On Driving as Surfing
by Roger C. Lanctot on 04-21-2016 at 4:00 pm

 Driving a car is increasingly like surfing the Web. The day will soon arrive when highway on-ramps are equipped with signs asking you to accept cookies. Those drivers refusing to accept cookies may be diverted. At the very least, they will have an inferior driving experience.

How can this be? The answer lies in Huawei’s presentation of CloudRAN at its Global Analyst Summit HAS 2016 this week. CloudRAN is the proverbial sausage factory behind the emerging Internet of Things.

CloudRAN is the underlying network architecture Huawei is putting in place to support the collection, aggregation and interpretation of data from disparate sources to, in turn, infuse emerging IoT applications. Huawei’s vision for its radio access network embraces the benefits of cloud to allow operators to transform their networks into unified platforms allowing interoperability between multiple networks capable of integrating diverse access technologies such as 3G, 4G, 4.5G and 5G along with radio technologies in unlicensed spectrum, such as WiFi.

At the same time, this unified network architecture will support an array of services with different performance requirements on data rate, connectivity, and latency in the mobile network. And finally, fast and flexible capacity expansion on this unified network architecture will open new business models to achieve fast delivery for different end users. This network unification is made possible by Huawei CloudRAN.

Huawei’s vision is relevant to the automotive industry because wireless carriers are uniquely positioned to support this layered connectivity experience already emerging along highways around the world. Cameras, loop sensors, radars, thermal sensors, Bluetooth and Wi-Fi sensing equipment which have historically gathered data independently are now seeing unique aggregation and interpretation efforts intended to aid traffic management and improve communication with drivers.

In China, cities like Shanghai have opened up their troves of sensor data to service providers to enable new applications. The wireless carriers increasingly serve as the conduits for both collecting and distributing the relevant information.

It is because of this widespread and expanding data gathering activity that the EU’s privacy directive, released last week, was such an important event. The directive, expected to take effect in two years, is intended to provide a more uniform regime governing European privacy protection and clarifying a key element underpinning connected cars, smart cities and all of the related applications.

http://tinyurl.com/zz2oy7n – New EU Data Protection Laws Finalised after Vote – Out-law.com – Pinsent Mason

Point solutions like speed detection or license plate reading are being combined to create new products and services which, in turn, are being packaged for wireless delivery to drivers either over the air via cellular (as in the case of BMW and Enlighten) or via connected smartphones. This aggregation of these sensor inputs is laying the groundwork for a browser-like experience on the highway for drivers. Suddenly the same privacy concerns governing Web surfing have relevance to driving.

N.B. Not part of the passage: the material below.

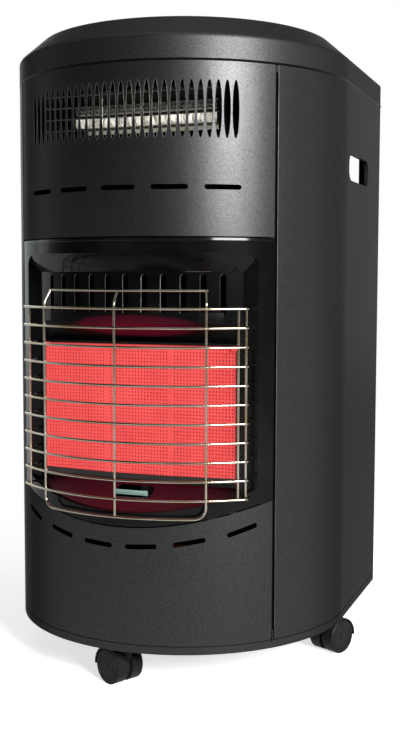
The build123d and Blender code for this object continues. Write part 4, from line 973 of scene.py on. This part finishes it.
@dataclass
class CastorFaces:
    """Raised ring and hub cap on the outer face of each castor wheel."""

    material: Material
    width: float = 37.2 * MM
    ring: float = 15.6 * MM
    ring_half: float = 0.55 * MM
    hub: float = 3.8 * MM
    height: float = 0.4 * MM
    sunk: float = -0.2 * MM

    def face(self, castor: str, side: str, centre: Vector, axis: Vector) -> None:
        """Builds the ring and cap of one wheel.

        Args:
            castor: Where the castor stands.
            side: Which of the twin wheels.
            centre: Middle of the wheel's outer face.
            axis: Outward direction.
        """
        body = bmesh.new()
        ring = (
            (self.ring - self.ring_half, self.sunk),
            (self.ring - self.ring_half * 0.6, self.height),
            (self.ring + self.ring_half * 0.6, self.height),
            (self.ring + self.ring_half, self.sunk),
        )
        cap = (
            (self.hub, self.sunk),
            (self.hub, self.height),
            (self.hub * 0.8, self.height * 1.3),
            (self.hub * 0.4, self.height * 1.5),
            (0.2 * MM, self.height * 1.55),
        )
        revolve(body, ring, centre, axis)
        revolve(body, cap, centre, axis)
        piece = close_mesh(f"castor_face_{castor}_{side}", body, self.material)
        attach(piece, f"wheel_{castor}_{side}")

    def build(self) -> None:
        """Builds the faces of all the wheels."""
        for castor in ("front", "right", "left", "rear"):
            middles = []
            for side in ("a", "b"):
                low, high = (Vector(corner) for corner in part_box(f"caster_wheel_{castor}_{side}"))
                middles.append((low + high) / 2)
            hub = (middles[0] + middles[1]) / 2
            axis = (middles[0] - middles[1]).normalized()
            self.face(castor, "a", hub + axis * (self.width / 2), axis)
            self.face(castor, "b", hub - axis * (self.width / 2), -axis)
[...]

The increasingly browser-like experience of driving will lead to drivers seeing in-dash or roadside signs with personalized messages, advertising or alerts (“Slow down!” “Starbucks?” “Look out!” “Check your tire pressure.”) – unless we opt out, if we are able. The proliferation of cameras, sensors and wireless connections along the highway and in and on the average car means a “privacy mode” along the highway is increasingly impossible to achieve.
The aggregation of sensor inputs along with wireless network signaling is enabling the communication of contextually relevant and critical information to drivers in real time. Car companies have yet to fully embrace this reality, but they ignore it at their peril and to the disadvantage of their customers.

Even wireless carriers have not completely come to grips with the emerging driving-as-browsing experience. European wireless carriers resisted the EU’s implementation of the eCall mandate (for OnStar-like automatic crash notification). That resistance led to the GSMA creating the dormant SIM standard allowing cars to be more or less “off the grid” unless they collided.

In retrospect, these carriers now realize the folly of their dormant SIM. In an IoT world, live position-signaling wireless devices in cars will be more valuable for carriers and car companies than dormant devices.

The emerging driving-as-browsing experience will be aided by but independent of in-dash apps. It will be a cloud-based experience and the drivers having the best, safest, fastest and most fuel-efficient experience will be those that are sharing their vehicle sensor data with the cloud most likely with the help of a built-in system from their auto maker.

Cellular-based communications to cars supported by inputs from roadside detection systems and critical infrastructure systems for tolling and traffic control will be able to transmit dynamic speed and tolling information, routing guidance, traffic and road hazard alerts and even notices of infractions or potential infractions in a distraction-free manner. The wireless networks that will enable this experience will be 4G, 4.5G and 5G, some of which are already in place and enabling these experiences (BMW!).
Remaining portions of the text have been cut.